Some first impressions: Fewer bicycles and many more cars than a decade ago. Western business logos are plastered everywhere: McDonalds and Coca-Cola are ubiquitous, plus Visa and MasterCard, Hitachi and Sony, MetLife and Citibank, Starbucks and Pizza Hut. And everyplace, Kentucky Fried Chicken. Funny thing, spotted amid the ancient religious sites of Ritan ("Temple of the Sun") Park yesterday afternoon: A mother was reading a storybook to her child, dramatically telling a tale in Chinese, but glancing over and seeing the cover of the book, it said, in English, "Stories of Hans Christian Andersen" (who was, if I recall correctly, Danish). There's globalization for you.
I went to the end-of-the-day ceremony at Tiananmen Square, at sundown, where a military detachment lowers the flag in a ceremony watched by thousands and thousands. The Army -- not the local police -- seemed to be everywhere, as if to suggest to one and all (as if they didn't know already) precisely who runs the show around here. As one of a relatively small number of Western-looking people at the ceremony, several sets of Chinese people -- in groups of twos and threes --sought me out to have conversations afterwards. Some surprising insights from the Chinese folks (e.g., spontaneous and out-of-nowhere remarks about politics, on topics that I might have thought too sensitive to discuss.) Interesting times!

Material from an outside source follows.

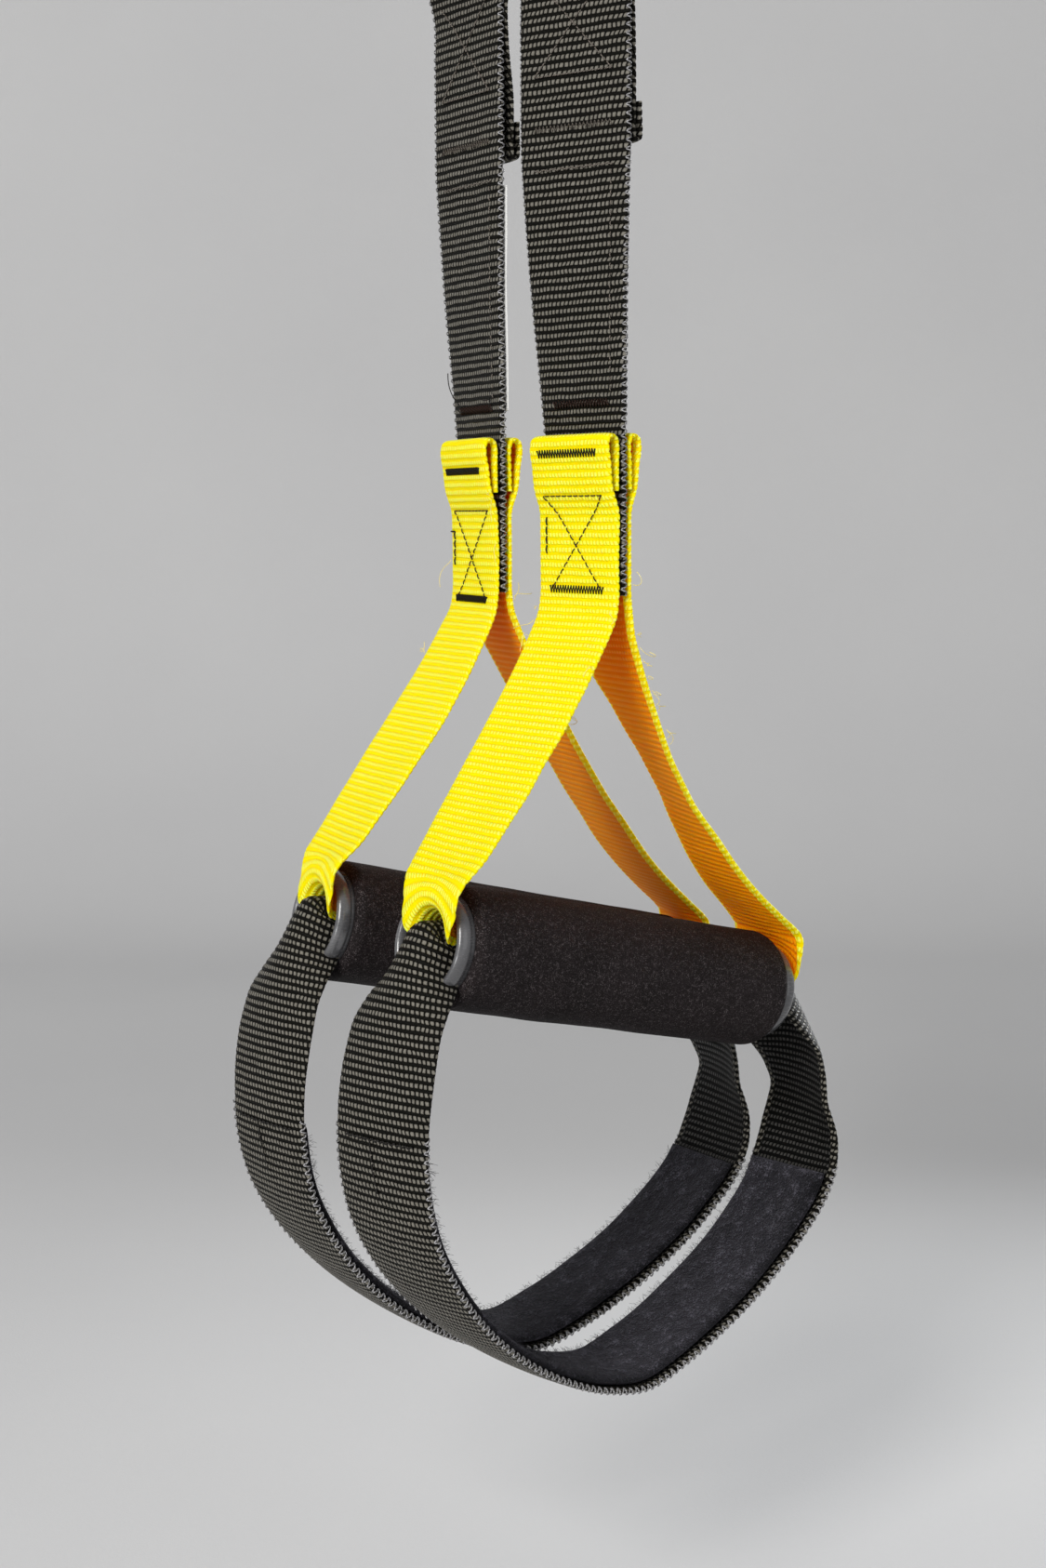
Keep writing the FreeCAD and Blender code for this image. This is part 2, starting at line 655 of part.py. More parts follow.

Here's an update, after a week here: The most vivid impresson of Beijing, so far: Depending on the weather and wind, the air pollution here can be absolutely awful --the result, apparently, of auto exhaust from traffic jams, emissions from factories, and (sometimes) fine-grained sand blowing in from the Gobi Desert, not too far to the west. On weekdays -- when businesses are open, factories are humming and everyone is commuting -- people literally choke and cough all day long to expel the smog, and they flood themselves with bottled water to clear their throats. (Our office here has boxes of kleenex everywhere -- and closets-full of extra kleenex boxes, in reserve -- as people are constantly coughing-and-hacking and blasting-out their nostrils). On weekends -- when the factories are closed and there's no rush-hour traffic -- the air is much more bearable. (No wonder, for next summer's Olympics, that they're thinking of ordering a driving ban or a driving reduction [like an every-other-day, odd-or-even-license-plate restriction], to try to keep the air cleaner for the athletes.) It's one thing to read about China's pollution-level in the papers, but it's quite another thing to experience it with your own two eyes (or, in this case, your own two lungs). And if it's this bad in the capital -- with its economy based on a mixture of industrial, service-industry, commercial-financial and government -- imagine how choking it must be in the industrial cities.
Interesting anecdote: A Frankfurt-based colleague, who often "commutes" to Beijing to consult with clients, says that her plane was prevented from landing here last week -- diverted to another city, because the fog-plus-smog caused visibility to be so bad that they closed the Beijing runways. This week's McKinsey-sponsored conference here -- with maybe 120 or 150 people -- ought to be mighty good, talking about international relations and international business. Energy and environment is the top theme of the McKinsey conference (which we're co-sponsoring with the Chinese Academy of Social Sciences). I see in today's news that (as anticipated) the United States and China are ranked as the world's biggest producers of greenhouse-gas emissions. Unless we two biggest polluters find a way to reach some sort of agreement -- of the political "trust but verify" variety, as in "we're going to link arms and jump over this cliff together" mode, to ensure that each side keeps its promises -- then there may be no diplomatic/political way out of the global-warming problem. The biggest of the over-arching topics for discussion: What to do about global warming? One of the figures whom I'm most interested in hearing is Wesley Clark, who will analyze (along with a Chinese general) the military balance and potential strategic flashpoints. Also sessions on trade policy, finance, media and cultural tensions (I wonder if China's restrictions on journalists, the Internet, and freedom of speech will come up?), and other topics of bilateral concern.
All in all, this conference -- envisioned as the first in a series of annual events, with continuing informal discussions in-between conferences -- is a pretty imaginative thing for McKinsey to undertake. Corporate leaders often speak, loftily, of the need for "business statesmanship," but maybe this will turn out to be the real thing. No doubt, next month, there will be only slow-and-grudging progress at the official government-to-government Strategic Economic Dialogue (led by the Treasury Secretary). But who knows: at this mostly-business-to-business discussion, maybe some Chinese electricity-company executive will turn to his American counterpart and say, "Tell me again about those stack-gas scrubbers you guys use. What's the cost-per-ton of emission reductions? And those wind turbines: If they cost you X million, how many megawatts did you say they produce?